A strategic advantage

In a tight labour market, every element of the reward package matters. According to a recent report from Smartpension, only 25% of men and 11% of women feel “very confident” about their retirement savings. This lack of confidence is a vulnerability but also a chance for employers to differentiate themselves.

With rising employment costs and increasing cost of living pressures, pension contributions may fall. Making communication even more critical.

Total rewards teams + finance: A joint mission

Pensions sit at the intersection of cost and care. Finance directors understand the long-term liabilities and funding strategies. HR and rewards professionals understand employee engagement and wellbeing. Together, they can turn pensions from a compliance chore into a strategic asset.
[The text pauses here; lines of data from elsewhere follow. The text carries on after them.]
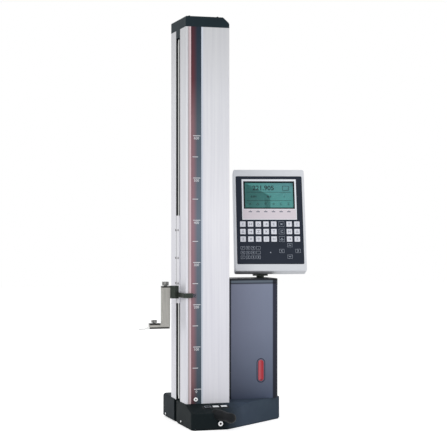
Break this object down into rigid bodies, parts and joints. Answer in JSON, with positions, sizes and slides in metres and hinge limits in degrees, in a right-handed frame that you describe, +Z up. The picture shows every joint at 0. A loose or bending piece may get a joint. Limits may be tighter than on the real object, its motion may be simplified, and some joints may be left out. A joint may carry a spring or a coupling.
{
  "type": "height gauge",
  "caption": "Motor-driven height gauge: ribbed foot on air bearings, slotted column with a counterbalanced probe carriage, power housing and tilting control unit.",
  "frame": {"origin": "centre of the foot's ground underside", "axes": "+Z up along the column, -Y towards the operator, -X towards the probe"},
  "size_m": [0.4405, 0.3221, 0.973],
  "materials": {
    "grey_cast_paint": "dark grey two-part paint, semi-gloss",
    "cover_plastic": "moulded, fine texture",
    "satin_silver": "satin anodised",
    "cap_plastic": "moulded, fine texture",
    "ground_steel": "ground",
    "scale_print": "printed and lacquered",
    "black_plastic": "moulded",
    "plate_silver": "satin anodised",
    "dark_anodised": "dark anodised",
    "bright_steel": "bright zinc",
    "blued_steel": "blackened",
    "nickel_steel": "matt nickel",
    "clear_acrylic": "clear",
    "carbide": "ground",
    "belt_rubber": "moulded",
    "weight_iron": "plain casting",
    "brass": "turned",
    "housing_paint": "grey-blue, fine texture",
    "red_lens": "clear red",
    "circuit": "lacquered board",
    "grip_rubber": "soft, fine texture",
    "unit_grey": "light grey, fine texture",
    "foil_dark": "embossed foil",
    "bezel_pale": "printed foil",
    "key_white": "bonded caps",
    "screen_black": "black",
    "screen_liquid": "liquid-crystal panel",
    "screen_glass": "polished"
  },
  "bodies": {
    "stand": {"base_casting": "grey_cast_paint", "air_jets": "brass", "rear_cover": "cover_plastic", "column_bolts": "blued_steel", "column_profile": "satin_silver", "column_cap": "cap_plastic", "guide_bar": "ground_steel", "measuring_strip": "ground_steel", "slot_liners": "black_plastic", "scale_band": "scale_print", "scale_screw": "bright_steel", "drive_belt": "belt_rubber", "pulley_bracket": "ground_steel", "drive_motor": "black_plastic", "housing_shell": "housing_paint", "housing_lid": "cover_plastic", "housing_door": "housing_paint", "signal_lens": "red_lens", "battery_pack": "black_plastic", "air_pump": "plate_silver", "power_board": "circuit", "key_frame": "black_plastic", "switch_board": "circuit", "hand_grip": "grip_rubber", "supply_socket": "bright_steel"},
    "carriage": {"carriage_plate": "plate_silver", "carriage_cheeks": "plate_silver", "roller_cartridges": "ground_steel", "carriage_screws": "blued_steel", "pickup_board": "circuit", "belt_clamp": "plate_silver", "clamp_block": "dark_anodised", "pointer_arm": "dark_anodised", "index_window": "clear_acrylic", "probe_holder": "nickel_steel", "holder_top_plate": "blued_steel", "stylus_jaw": "blued_steel", "stylus_shoe": "blued_steel", "stylus": "carbide"},
    "holder_screw": {"holder_screw": "blued_steel"},
    "stylus_screw": {"stylus_screw": "blued_steel"},
    "counterweight": {"counterweight": "weight_iron"},
    "upper_pulley": {"upper_pulley": "plate_silver"},
    "drive_pulley": {"drive_pulley": "plate_silver"},
    "swivel": {"swivel_neck": "dark_anodised", "tilt_pin": "ground_steel"},
    "unit": {"unit_front": "unit_grey", "unit_rear": "unit_grey", "keypad_foil": "foil_dark", "screen_bezel": "bezel_pale", "screen_frame": "screen_black", "screen_panel": "screen_liquid", "screen_glass": "screen_glass", "white_keys": "key_white", "unit_board": "circuit", "tilt_lug": "dark_anodised"},
    "quick_key_1": {"quick_key_1": "black_plastic"},
    "quick_key_2": {"quick_key_2": "black_plastic"},
    "quick_key_3": {"quick_key_3": "black_plastic"}
  },
  "joints": [
    {"name": "carriage_slide", "type": "slide", "parent": "stand", "child": "carriage", "axis": [0, 0, 1], "range_m": [-0.226, 0.384]},
    {"name": "counterweight_slide", "type": "slide", "parent": "stand", "child": "counterweight", "axis": [0, 0, 1], "range_m": [-0.384, 0.226]},
    {"name": "upper_pulley_spin", "type": "hinge", "parent": "stand", "child": "upper_pulley", "pos_m": [-0.085, -0.052, 0.885], "axis": [0, 1, 0], "range_deg": [-430, 730]},
    {"name": "drive_pulley_spin", "type": "hinge", "parent": "stand", "child": "drive_pulley", "pos_m": [-0.085, -0.052, 0.1], "axis": [0, 1, 0], "range_deg": [-430, 730]},
    {"name": "holder_screw_turn", "type": "hinge", "parent": "carriage", "child": "holder_screw", "pos_m": [-0.1616, -0.0065, 0.34], "axis": [0, 0, 1], "range_deg": [0, 540]},
    {"name": "stylus_screw_turn", "type": "hinge", "parent": "carriage", "child": "stylus_screw", "pos_m": [-0.1896, -0.0065, 0.246], "axis": [0, 0, 1], "range_deg": [0, 540]},
    {"name": "unit_swivel", "type": "hinge", "parent": "stand", "child": "swivel", "pos_m": [0.095, 0.042, 0.348], "axis": [0, 0, 1], "range_deg": [-31.5, 58.5]},
    {"name": "unit_tilt", "type": "hinge", "parent": "swivel", "child": "unit", "pos_m": [0.095, 0.042, 0.374], "axis": [0.9724, -0.2334, 0], "range_deg": [-30, 15]},
    {"name": "quick_key_1_press", "type": "slide", "parent": "stand", "child": "quick_key_1", "axis": [0, 0.2617, -0.9651], "range_m": [0, 0.0015], "stiffness_N_per_m": 600},
    {"name": "quick_key_2_press", "type": "slide", "parent": "stand", "child": "quick_key_2", "axis": [0, 0.2617, -0.9651], "range_m": [0, 0.0015], "stiffness_N_per_m": 600},
    {"name": "quick_key_3_press", "type": "slide", "parent": "stand", "child": "quick_key_3", "axis": [0, 0.2617, -0.9651], "range_m": [0, 0.0015], "stiffness_N_per_m": 600}
  ],
  "couplings": [
    {"joint": "counterweight_slide", "follows": "carriage_slide", "ratio": -1},
    {"joint": "upper_pulley_spin", "follows": "carriage_slide", "rad_per_m": 33.003},
    {"joint": "drive_pulley_spin", "follows": "carriage_slide", "rad_per_m": 33.003}
  ]
}
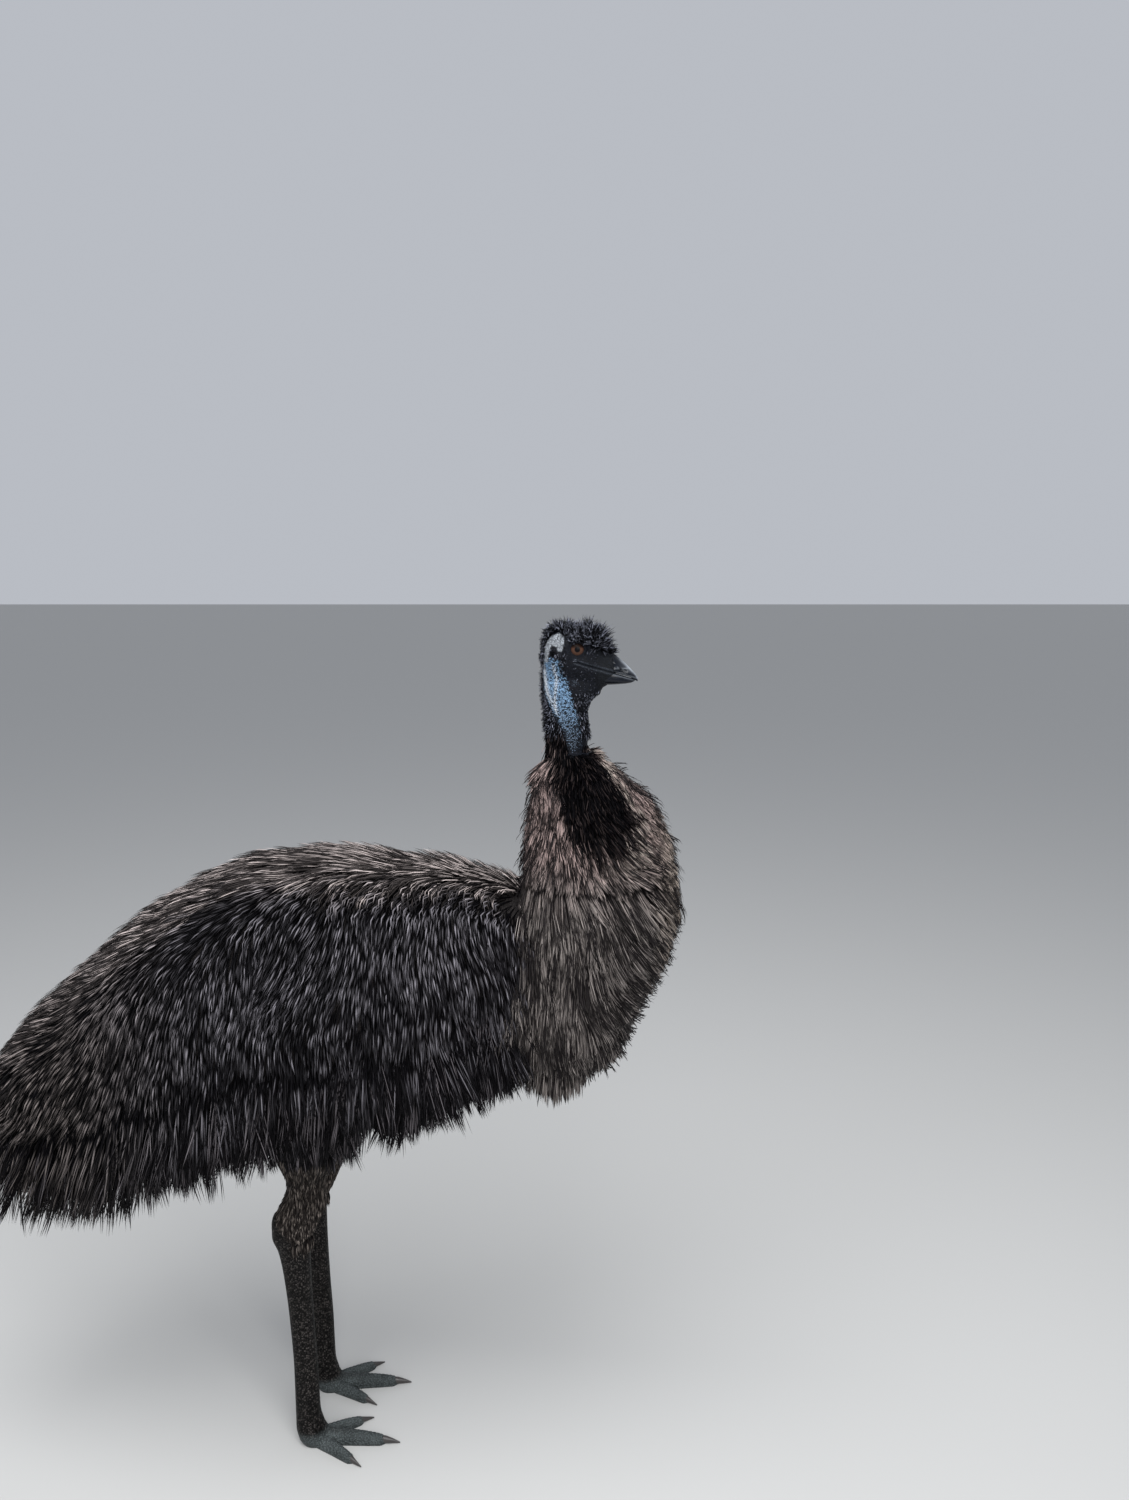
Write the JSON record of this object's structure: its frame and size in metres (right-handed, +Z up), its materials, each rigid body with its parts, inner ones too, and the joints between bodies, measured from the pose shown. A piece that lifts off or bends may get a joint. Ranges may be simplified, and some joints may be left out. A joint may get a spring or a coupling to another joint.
{
  "type": "emu",
  "caption": "Standing emu, life size and still, with shaggy drooping plumage, a bare blue neck, a bushy crest and long scaled legs with three-toed feet.",
  "frame": {"origin": "on the floor under the middle of the bird's own box", "axes": "+X is the way the bird faces, +Y is its left and +Z is up"},
  "size_m": [1.3408, 0.4178, 1.5503],
  "materials": {
    "plumage": "matte shaggy dark brown feathers with paler edges",
    "breast": "matte shaggy grey brown feathers, mottled",
    "hackle": "matte black hair-like feathers",
    "skin": "bare pebbled blue skin",
    "scales": "dark brown pebbled leg scales",
    "toes": "blue grey scutes",
    "horn": "satin black bill horn",
    "claw": "worn black claw horn",
    "eye": "wet glossy amber brown eye"
  },
  "bodies": {
    "root": {"bill_lower": "horn", "bill_upper": "horn", "breast": "breast", "claw_inner_left": "claw", "claw_inner_right": "claw", "claw_middle_left": "claw", "claw_middle_right": "claw", "claw_outer_left": "claw", "claw_outer_right": "claw", "eye_left": "eye", "eye_right": "eye", "head": "hackle", "neck_bare": "skin", "neck_hackle": "hackle", "shank_left": "scales", "shank_right": "scales", "tail_coat": "plumage", "thigh_left": "plumage", "thigh_right": "plumage", "toe_inner_left": "toes", "toe_inner_right": "toes", "toe_middle_left": "toes", "toe_middle_right": "toes", "toe_outer_left": "toes", "toe_outer_right": "toes", "torso": "plumage", "wing_left": "plumage", "wing_right": "plumage"}
  },
  "joints": []
}
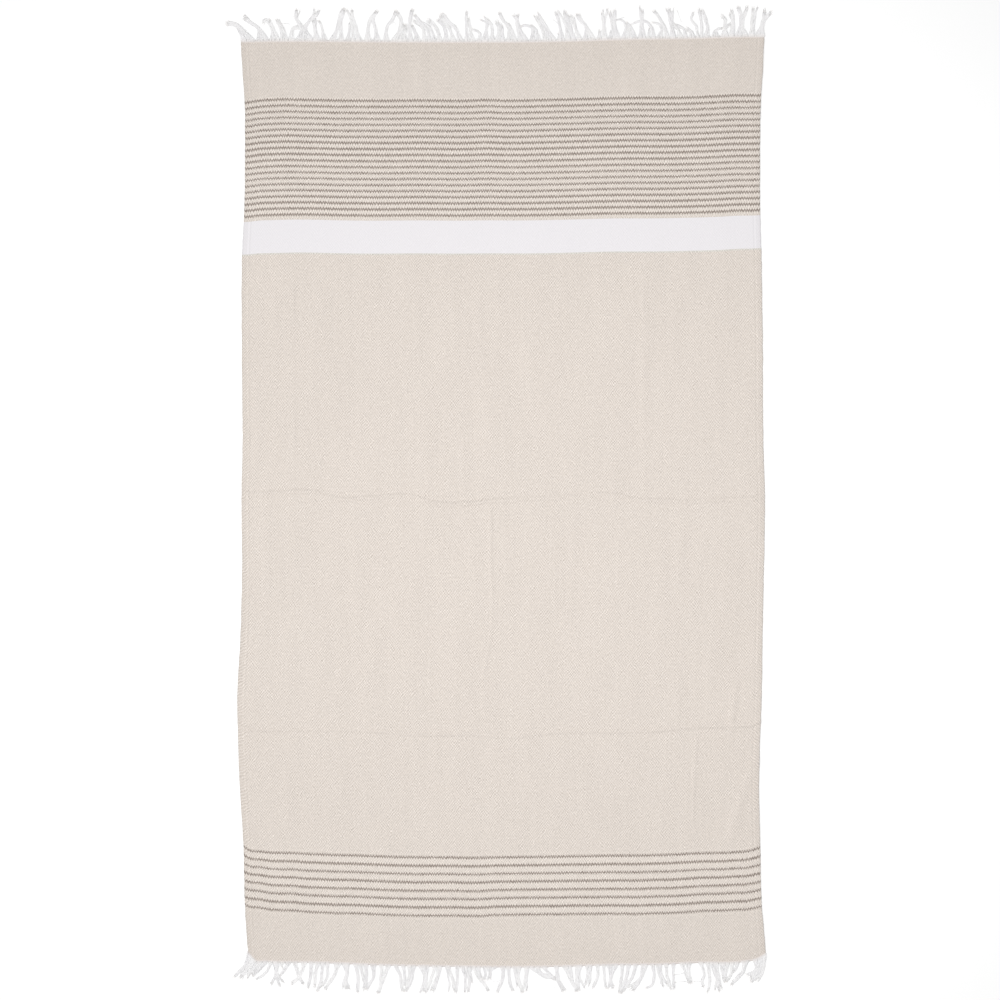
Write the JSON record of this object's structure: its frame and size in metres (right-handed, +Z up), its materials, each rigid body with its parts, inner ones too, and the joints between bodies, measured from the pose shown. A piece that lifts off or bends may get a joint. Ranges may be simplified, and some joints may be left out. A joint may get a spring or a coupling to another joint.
{
  "type": "hammam towel",
  "caption": "Flat-woven cotton hammam towel laid out flat, with a bar of narrow stripes at each end, a plain band beside one of them, and a short fringe of bare warp on white headings.",
  "frame": {"origin": "middle of the whole towel with its fringe, on the surface that it lies on", "axes": "+Y along the towel towards the end with the white band, +X across it to the right seen from above, +Z up out of its face"},
  "size_m": [1.04, 1.8958, 0.0039],
  "materials": {
    "towel_cotton": "matt cotton in a fine diamond twill, white warp and beige weft, with dark brown-grey weft stripes and a smooth white band",
    "white_warp": "matt white cotton yarn, plain woven in the heading and loose in the fringe"
  },
  "bodies": {
    "root": {"cloth": "towel_cotton", "fringe_top": "white_warp", "fringe_bottom": "white_warp"}
  },
  "joints": []
}
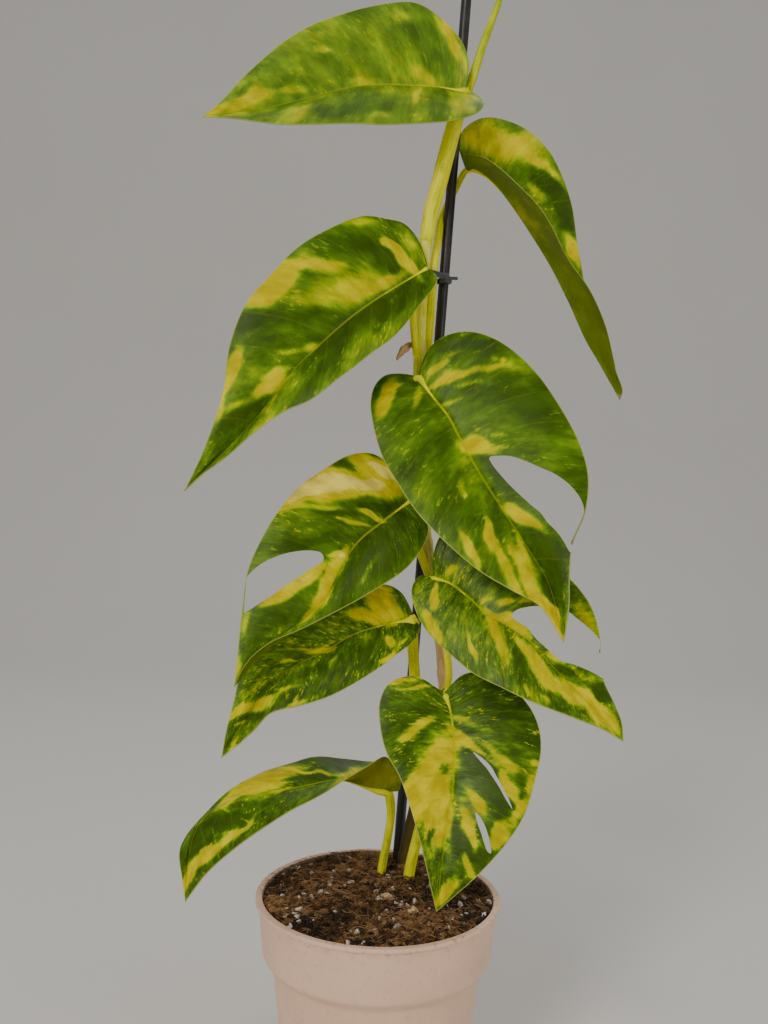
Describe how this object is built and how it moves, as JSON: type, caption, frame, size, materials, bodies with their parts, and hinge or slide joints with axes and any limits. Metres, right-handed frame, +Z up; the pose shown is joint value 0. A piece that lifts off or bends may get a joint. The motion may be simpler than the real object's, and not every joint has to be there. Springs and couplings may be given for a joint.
{
  "type": "potted sunburst pothos",
  "caption": "Climbing aroid house plant with large yellow-splashed green heart leaves, some split, tied to a slim stake in a grey nursery pot filled with potting mix.",
  "frame": {"origin": "centre of the pot's foot, on the surface it stands on", "axes": "+Z up the plant, -Y towards the side most leaves face, +X to the right seen from there"},
  "size_m": [0.2161, 0.12, 0.5819],
  "materials": {
    "pot_plastic": "matte moulded polypropylene, taupe grey",
    "potting_mix": "moist fibrous peat and coir with white perlite grains",
    "stake_plastic": "smooth black plastic",
    "tie_plastic": "satin dark grey nylon",
    "stem_tissue": "yellow-green above, tan and woody below",
    "stalk_tissue": "smooth waxy yellow-green",
    "root_tissue": "dry tan",
    "leaf_tissue": "waxy semi-gloss leaf, dark green splashed with lime and yellow"
  },
  "bodies": {
    "root": {"pot": "pot_plastic", "potting_mix": "potting_mix", "stake": "stake_plastic", "stake_tie": "tie_plastic", "main_stem": "stem_tissue", "aerial_root": "root_tissue", "new_leaf_spear": "stalk_tissue", "leaf_1_blade": "leaf_tissue", "leaf_1_petiole": "stalk_tissue", "leaf_2_blade": "leaf_tissue", "leaf_2_petiole": "stalk_tissue", "leaf_3_blade": "leaf_tissue", "leaf_3_petiole": "stalk_tissue", "leaf_4_blade": "leaf_tissue", "leaf_4_petiole": "stalk_tissue", "leaf_5_blade": "leaf_tissue", "leaf_5_petiole": "stalk_tissue", "leaf_6_blade": "leaf_tissue", "leaf_6_petiole": "stalk_tissue", "leaf_7_blade": "leaf_tissue", "leaf_7_petiole": "stalk_tissue", "leaf_8_blade": "leaf_tissue", "leaf_8_petiole": "stalk_tissue", "leaf_9_blade": "leaf_tissue", "leaf_9_petiole": "stalk_tissue"}
  },
  "joints": []
}
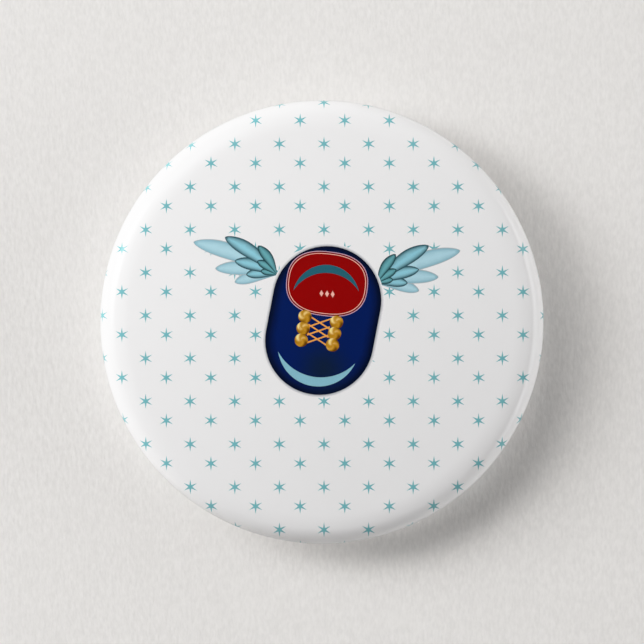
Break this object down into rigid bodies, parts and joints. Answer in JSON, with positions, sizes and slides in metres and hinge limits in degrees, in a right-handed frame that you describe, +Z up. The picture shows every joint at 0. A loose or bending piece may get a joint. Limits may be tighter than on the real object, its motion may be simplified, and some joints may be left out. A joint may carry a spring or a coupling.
{
  "type": "button badge",
  "caption": "Round domed pin-back button badge: film over a printed disc on a tinplate shell, with a recessed back plate and a swivelling safety pin.",
  "frame": {"origin": "middle of the rear rim's plane, where the badge lies against cloth or a wall", "axes": "-Y out of the printed face, +Y towards the wearer, +Z up the artwork, +X to the right seen from the front"},
  "size_m": [0.0572, 0.007, 0.0572],
  "materials": {
    "film": "clear gloss polyester film",
    "printed_paper": "printed paper with a satin surface",
    "shell_tinplate": "bare tinplate",
    "plate_tinplate": "bright tinplate with a fine rolled grain",
    "pin_wire": "bright nickel plate",
    "clasp_steel": "satin nickel plate"
  },
  "bodies": {
    "badge": {"clear_film": "film", "printed_disc": "printed_paper", "front_shell": "shell_tinplate", "back_plate": "plate_tinplate"},
    "pin_frame": {"pin_fixed_leg": "pin_wire", "pin_coil": "pin_wire", "pin_cap": "clasp_steel"},
    "arm": {"pin_arm": "pin_wire"}
  },
  "joints": [
    {"name": "pin_swivel", "type": "hinge", "parent": "badge", "child": "pin_frame", "pos_m": [0, -0.0031, 0.005], "axis": [1, 0, 0], "range_deg": [0, 100]},
    {"name": "pin_open", "type": "hinge", "parent": "pin_frame", "child": "arm", "pos_m": [-0.01655, -0.00168, 0.0019], "axis": [0, 0.5, 0.866], "range_deg": [0, 30]}
  ]
}
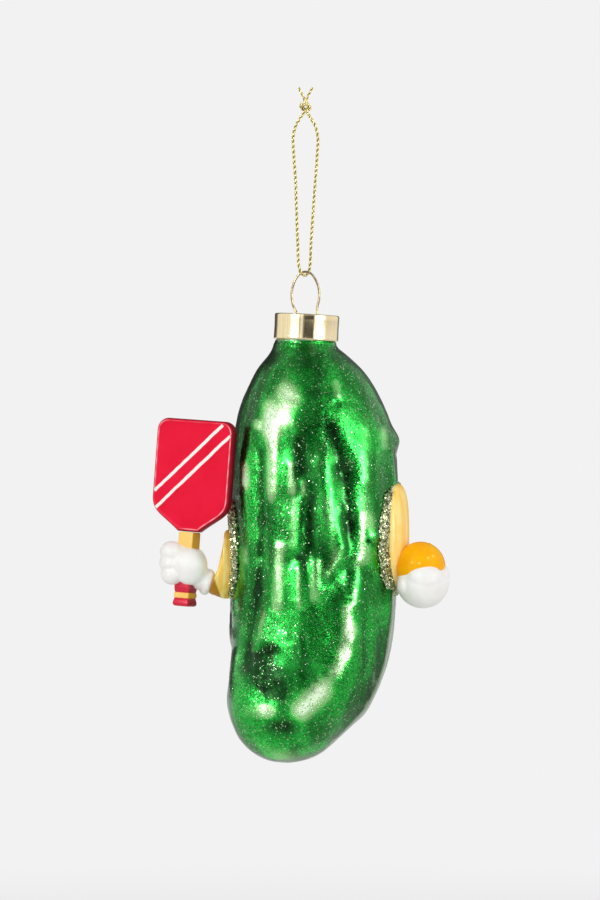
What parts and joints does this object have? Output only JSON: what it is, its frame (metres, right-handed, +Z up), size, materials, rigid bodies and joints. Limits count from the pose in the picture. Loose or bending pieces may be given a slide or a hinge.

Pensions UK has called on employers to start more conversations with savers. Its guide encourages employers to educate talent about how schemes work and how to make the most of contributions.

Regulatory momentum

The UK government’s pensions reform agenda is accelerating. The 2025 Pensions Bill introduces new duties for reward professionals, including a value-for-money framework and consolidation of DC schemes.

“The reforms are a step in the right direction, but without clear communication and support from reward and compensation professionals, many savers will still fall short of their retirement goals,” said Damon Hopkins, Head of DC Workplace Savings at Broadstone.

This highlights the importance of not just saving but understanding options. Employers who provide that support and communicate clearly with their people can significantly improve their employees’ retirement outcomes.  

Proactively communicating pension changes not only meets regulatory expectations, it demonstrates leadership and care to your people.

What employers can do

As an HR and benefits professional, here’s how you can be more vocal about pensions with your people. 

  • Make pensions visible: Include pension contributions in total reward statements and onboarding materials.
  • Educate regularly: Host webinars, share planning tools and offer one-on-one sessions during key stages of life.
  • Champion from the top: Encourage senior leaders to talk about pensions in internal communications.
  • Use campaigns: Leverage national initiatives like Pension Attention and National Pension Tracing Day.
  • Review schemes: Ensure your pension offering is competitive, well-communicated and aligned with your employees’ needs.

Final thought

Pensions are not just a benefit. They’re a promise. A promise of long-term support, financial wellbeing and shared responsibility. But promises only matter if they’re heard.

In a time of rising costs, regulatory change and employee uncertainty, HR, reward and compensation professionals must be more vocal about pensions. Silence is no longer an option.